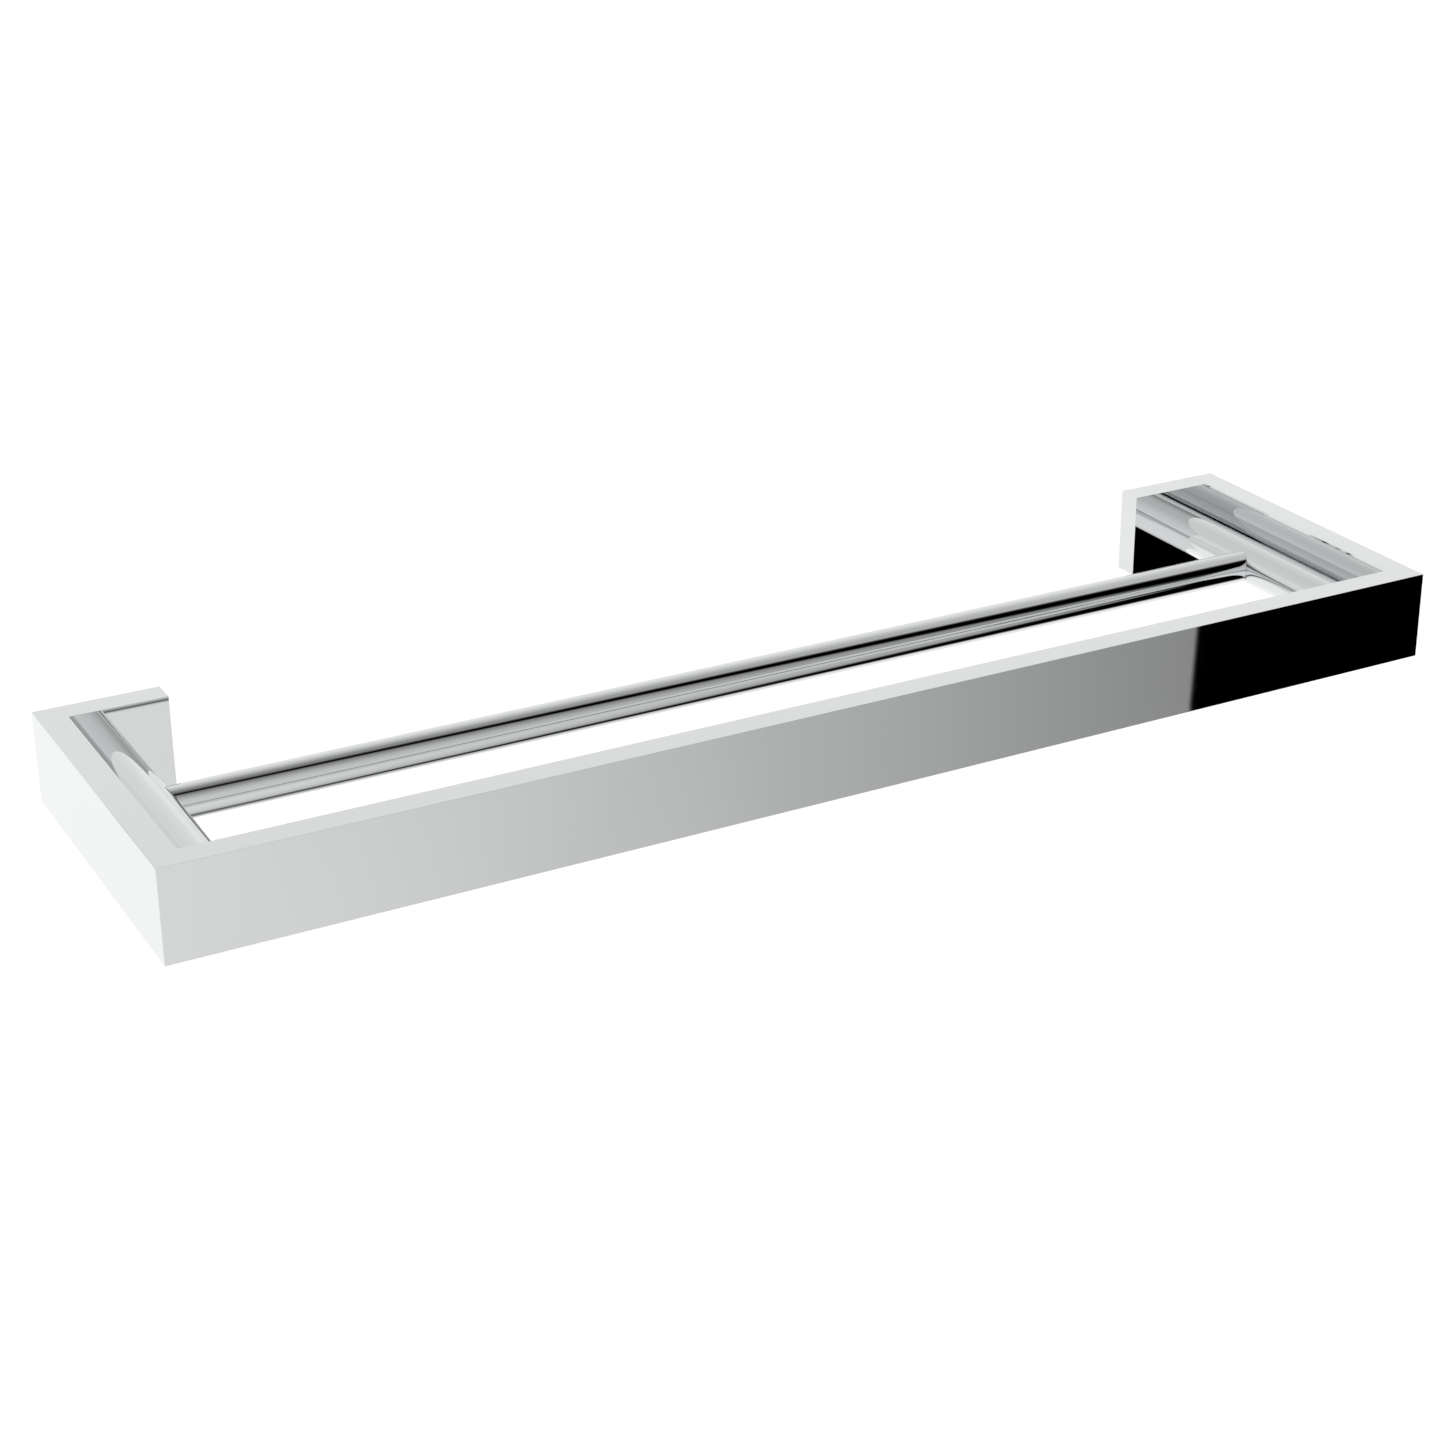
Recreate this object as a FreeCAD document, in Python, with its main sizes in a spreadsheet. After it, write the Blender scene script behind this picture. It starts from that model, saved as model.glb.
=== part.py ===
import FreeCAD
import Part
import os

import Sketcher

# Wall-mounted double towel rack: a flat-bar frame round an inner round rail.
# Frame of reference: origin on the wall, midway between the two wall tabs and at mid height.
# X runs along the rack, -Y points out into the room, Z points up.

# Driving dimensions in millimetres: alias, value, meaning.
driving_sizes = [
    ("overall_length", 600, "outer face to outer face of the side bars"),
    ("overall_depth", 160, "wall to the front face of the front bar"),
    ("bar_height", 40.5, "height of every flat bar"),
    ("bar_thickness", 12, "thickness of every flat bar"),
    ("tab_length", 54, "outer face of the side bar to the free end of the wall tab"),
    ("edge_break", 0.3, "radius that breaks the long edges of the flat bars"),
    ("side_tube_diameter", 20, "outside of the round tube along each side bar"),
    ("side_tube_wall", 2, "wall of the side tube"),
    ("side_tube_gap", 4, "clear space between the side tube and the side bar"),
    ("rail_diameter", 15, "outside of the inner rail"),
    ("rail_wall", 1.5, "wall of the inner rail"),
    ("rail_from_wall", 70, "wall to the axis of the inner rail"),
    ("joint_gap", 0.1, "gap between the coped rail end and the side tube"),
    ("spigot_length", 20, "length of the spigot inside the rail"),
    ("spigot_nose_diameter", 8, "nose of the spigot that enters the side tube"),
    ("spigot_nose_reach", 1.5, "how far the nose stands inside the side tube"),
    ("spigot_clearance", 0.2, "hole over nose, on the diameter"),
    ("bolt_diameter", 6, "tie bolt thread"),
    ("bolt_head_diameter", 10, "tie bolt head"),
    ("bolt_head_height", 6, "tie bolt head"),
    ("bolt_socket_width", 5, "hexagon socket across flats"),
    ("bolt_socket_depth", 3, "hexagon socket"),
    ("bolt_engagement", 7, "thread held in the front bar"),
    ("bolt_end_gap", 1, "tapped hole past the end of the bolt"),
    ("bolt_point", 0.6, "chamfer on the end of the bolt"),
    ("bolt_clearance", 0.5, "clearance hole over the bolt, on the diameter"),
    ("bolt_recess", 0.5, "head below the back face of the tab"),
    ("counterbore_clearance", 1, "counterbore over the head, on the diameter"),
    ("washer_thickness", 1, "washer under the tie bolt head"),
    ("bush_length", 8, "centring bush in each end of the side tube"),
    ("pocket_depth", 8, "bracket pocket in the back of the tab"),
    ("pocket_side_wall", 4.25, "metal above and below the bracket pocket"),
    ("tab_end_wall", 3, "metal between the pocket and the free end of the tab"),
    ("pocket_bolt_wall", 3.4, "metal between the pocket and the bolt counterbore"),
    ("bracket_thickness", 6, "wall bracket"),
    ("bracket_clearance", 0.3, "gap all round the bracket in its pocket"),
    ("screw_edge_distance", 5.7, "wall screw axis to the end of the bracket"),
    ("screw_hole_diameter", 4.6, "hole for a wall screw"),
    ("screw_head_diameter", 8.6, "countersink for the wall screw head"),
    ("grub_diameter", 4, "grub screw thread"),
    ("grub_recess", 0.55, "grub screw below the underside of the tab"),
    ("grub_point", 0.5, "chamfer on the point of the grub screw"),
    ("grub_socket_width", 2, "hexagon socket across flats"),
    ("grub_socket_depth", 1.8, "hexagon socket"),
]

doc = FreeCAD.newDocument("TowelRack")
sheet = doc.addObject("Spreadsheet::Sheet", "sizes")
for row, (alias, value, meaning) in enumerate(driving_sizes, start=1):
    sheet.set(f"A{row}", alias)
    sheet.set(f"B{row}", str(value))
    sheet.set(f"C{row}", meaning)
    sheet.setAlias(f"B{row}", alias)
doc.recompute()


def cell(name):
    return f"sizes.{name}"


# Places worked out from the driving dimensions. Distances along Y are given from the wall.
half_length = f"{cell('overall_length')} / 2"
half_height = f"{cell('bar_height')} / 2"
inner_face_x = f"({half_length} - {cell('bar_thickness')})"
tab_end_x = f"({half_length} - {cell('tab_length')})"
front_bar_back = f"({cell('overall_depth')} - {cell('bar_thickness')})"
tube_axis_x = f"({inner_face_x} - {cell('side_tube_gap')} - {cell('side_tube_diameter')} / 2)"
tube_bore = f"({cell('side_tube_diameter')} - 2 * {cell('side_tube_wall')})"
rail_bore = f"({cell('rail_diameter')} - 2 * {cell('rail_wall')})"
spigot_shoulder_x = f"({tube_axis_x} - {cell('side_tube_diameter')} / 2 - {cell('joint_gap')})"
spigot_nose_x = f"({tube_axis_x} - {tube_bore} / 2 + {cell('spigot_nose_reach')})"
bolt_hole = f"({cell('bolt_diameter')} + {cell('bolt_clearance')})"
bolt_end = f"({front_bar_back} + {cell('bolt_engagement')})"
bolt_head_seat = f"({cell('bolt_recess')} + {cell('bolt_head_height')})"
counterbore = f"({cell('bolt_head_diameter')} + {cell('counterbore_clearance')})"
counterbore_depth = f"({bolt_head_seat} + {cell('washer_thickness')})"
pocket_inner_x = f"({tab_end_x} + {cell('tab_end_wall')})"
pocket_outer_x = f"({tube_axis_x} - {counterbore} / 2 - {cell('pocket_bolt_wall')})"
pocket_top = f"({half_height} - {cell('pocket_side_wall')})"
bracket_x = f"(({pocket_inner_x} + {pocket_outer_x}) / 2)"
bracket_top = f"({pocket_top} - {cell('bracket_clearance')})"
screw_height = f"({bracket_top} - {cell('screw_edge_distance')})"
grub_from_wall = f"({cell('bracket_thickness')} / 2)"
grub_bottom = f"({half_height} - {cell('grub_recess')})"


def evaluate(expression):
    result = sheet.evalExpression(expression)
    return float(getattr(result, "Value", result))


def add_body(name):
    body = doc.addObject("PartDesign::Body", name)
    body.Label = name
    return body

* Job
Please output the complete data exactly.

* Correct response
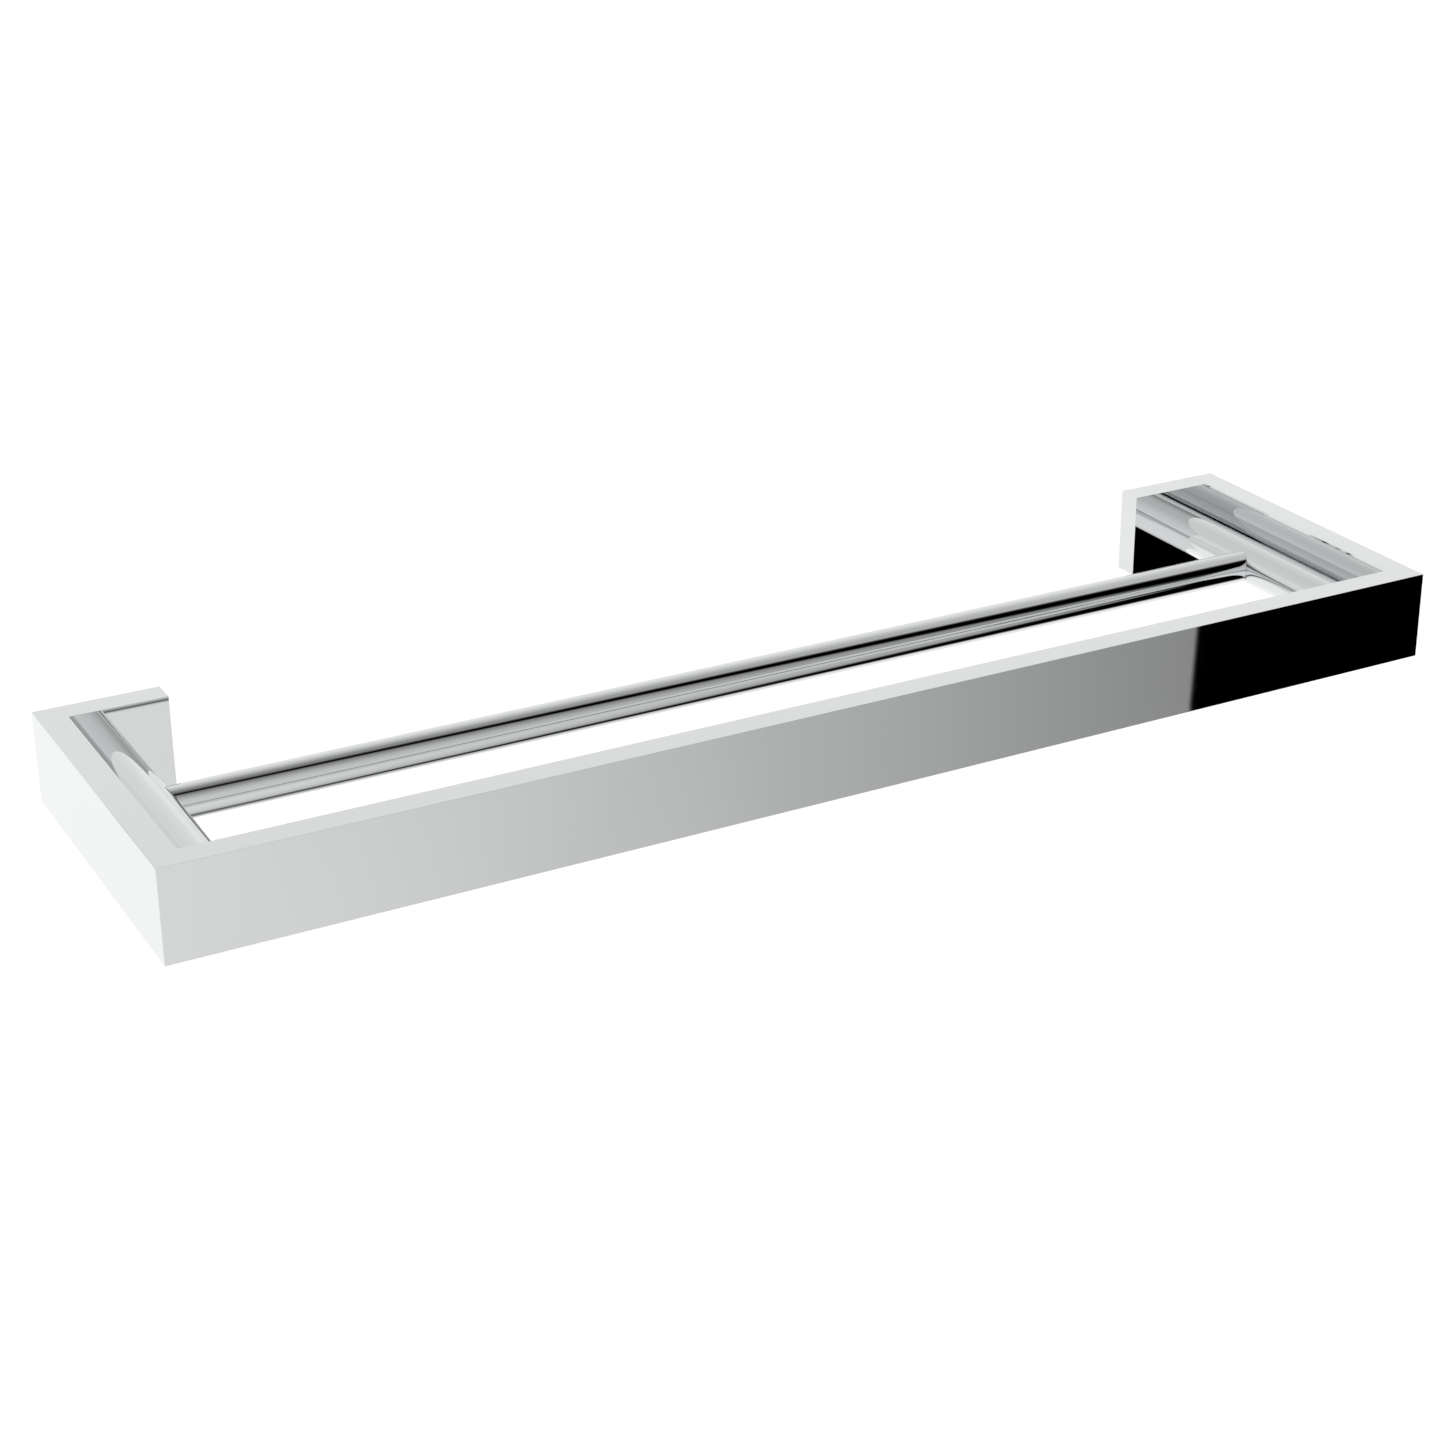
Recreate this object as a FreeCAD document, in Python, with its main sizes in a spreadsheet. After it, write the Blender scene script behind this picture. It starts from that model, saved as model.glb.
=== part.py ===
import FreeCAD
import Part
import os

import Sketcher

# Wall-mounted double towel rack: a flat-bar frame round an inner round rail.
# Frame of reference: origin on the wall, midway between the two wall tabs and at mid height.
# X runs along the rack, -Y points out into the room, Z points up.

# Driving dimensions in millimetres: alias, value, meaning.
driving_sizes = [
    ("overall_length", 600, "outer face to outer face of the side bars"),
    ("overall_depth", 160, "wall to the front face of the front bar"),
    ("bar_height", 40.5, "height of every flat bar"),
    ("bar_thickness", 12, "thickness of every flat bar"),
    ("tab_length", 54, "outer face of the side bar to the free end of the wall tab"),
    ("edge_break", 0.3, "radius that breaks the long edges of the flat bars"),
    ("side_tube_diameter", 20, "outside of the round tube along each side bar"),
    ("side_tube_wall", 2, "wall of the side tube"),
    ("side_tube_gap", 4, "clear space between the side tube and the side bar"),
    ("rail_diameter", 15, "outside of the inner rail"),
    ("rail_wall", 1.5, "wall of the inner rail"),
    ("rail_from_wall", 70, "wall to the axis of the inner rail"),
    ("joint_gap", 0.1, "gap between the coped rail end and the side tube"),
    ("spigot_length", 20, "length of the spigot inside the rail"),
    ("spigot_nose_diameter", 8, "nose of the spigot that enters the side tube"),
    ("spigot_nose_reach", 1.5, "how far the nose stands inside the side tube"),
    ("spigot_clearance", 0.2, "hole over nose, on the diameter"),
    ("bolt_diameter", 6, "tie bolt thread"),
    ("bolt_head_diameter", 10, "tie bolt head"),
    ("bolt_head_height", 6, "tie bolt head"),
    ("bolt_socket_width", 5, "hexagon socket across flats"),
    ("bolt_socket_depth", 3, "hexagon socket"),
    ("bolt_engagement", 7, "thread held in the front bar"),
    ("bolt_end_gap", 1, "tapped hole past the end of the bolt"),
    ("bolt_point", 0.6, "chamfer on the end of the bolt"),
    ("bolt_clearance", 0.5, "clearance hole over the bolt, on the diameter"),
    ("bolt_recess", 0.5, "head below the back face of the tab"),
    ("counterbore_clearance", 1, "counterbore over the head, on the diameter"),
    ("washer_thickness", 1, "washer under the tie bolt head"),
    ("bush_length", 8, "centring bush in each end of the side tube"),
    ("pocket_depth", 8, "bracket pocket in the back of the tab"),
    ("pocket_side_wall", 4.25, "metal above and below the bracket pocket"),
    ("tab_end_wall", 3, "metal between the pocket and the free end of the tab"),
    ("pocket_bolt_wall", 3.4, "metal between the pocket and the bolt counterbore"),
    ("bracket_thickness", 6, "wall bracket"),
    ("bracket_clearance", 0.3, "gap all round the bracket in its pocket"),
    ("screw_edge_distance", 5.7, "wall screw axis to the end of the bracket"),
    ("screw_hole_diameter", 4.6, "hole for a wall screw"),
    ("screw_head_diameter", 8.6, "countersink for the wall screw head"),
    ("grub_diameter", 4, "grub screw thread"),
    ("grub_recess", 0.55, "grub screw below the underside of the tab"),
    ("grub_point", 0.5, "chamfer on the point of the grub screw"),
    ("grub_socket_width", 2, "hexagon socket across flats"),
    ("grub_socket_depth", 1.8, "hexagon socket"),
]

doc = FreeCAD.newDocument("TowelRack")
sheet = doc.addObject("Spreadsheet::Sheet", "sizes")
for row, (alias, value, meaning) in enumerate(driving_sizes, start=1):
    sheet.set(f"A{row}", alias)
    sheet.set(f"B{row}", str(value))
    sheet.set(f"C{row}", meaning)
    sheet.setAlias(f"B{row}", alias)
doc.recompute()


def cell(name):
    return f"sizes.{name}"


# Places worked out from the driving dimensions. Distances along Y are given from the wall.
half_length = f"{cell('overall_length')} / 2"
half_height = f"{cell('bar_height')} / 2"
inner_face_x = f"({half_length} - {cell('bar_thickness')})"
tab_end_x = f"({half_length} - {cell('tab_length')})"
front_bar_back = f"({cell('overall_depth')} - {cell('bar_thickness')})"
tube_axis_x = f"({inner_face_x} - {cell('side_tube_gap')} - {cell('side_tube_diameter')} / 2)"
tube_bore = f"({cell('side_tube_diameter')} - 2 * {cell('side_tube_wall')})"
rail_bore = f"({cell('rail_diameter')} - 2 * {cell('rail_wall')})"
spigot_shoulder_x = f"({tube_axis_x} - {cell('side_tube_diameter')} / 2 - {cell('joint_gap')})"
spigot_nose_x = f"({tube_axis_x} - {tube_bore} / 2 + {cell('spigot_nose_reach')})"
bolt_hole = f"({cell('bolt_diameter')} + {cell('bolt_clearance')})"
bolt_end = f"({front_bar_back} + {cell('bolt_engagement')})"
bolt_head_seat = f"({cell('bolt_recess')} + {cell('bolt_head_height')})"
counterbore = f"({cell('bolt_head_diameter')} + {cell('counterbore_clearance')})"
counterbore_depth = f"({bolt_head_seat} + {cell('washer_thickness')})"
pocket_inner_x = f"({tab_end_x} + {cell('tab_end_wall')})"
pocket_outer_x = f"({tube_axis_x} - {counterbore} / 2 - {cell('pocket_bolt_wall')})"
pocket_top = f"({half_height} - {cell('pocket_side_wall')})"
bracket_x = f"(({pocket_inner_x} + {pocket_outer_x}) / 2)"
bracket_top = f"({pocket_top} - {cell('bracket_clearance')})"
screw_height = f"({bracket_top} - {cell('screw_edge_distance')})"
grub_from_wall = f"({cell('bracket_thickness')} / 2)"
grub_bottom = f"({half_height} - {cell('grub_recess')})"


def evaluate(expression):
    result = sheet.evalExpression(expression)
    return float(getattr(result, "Value", result))


def add_body(name):
    body = doc.addObject("PartDesign::Body", name)
    body.Label = name
    return body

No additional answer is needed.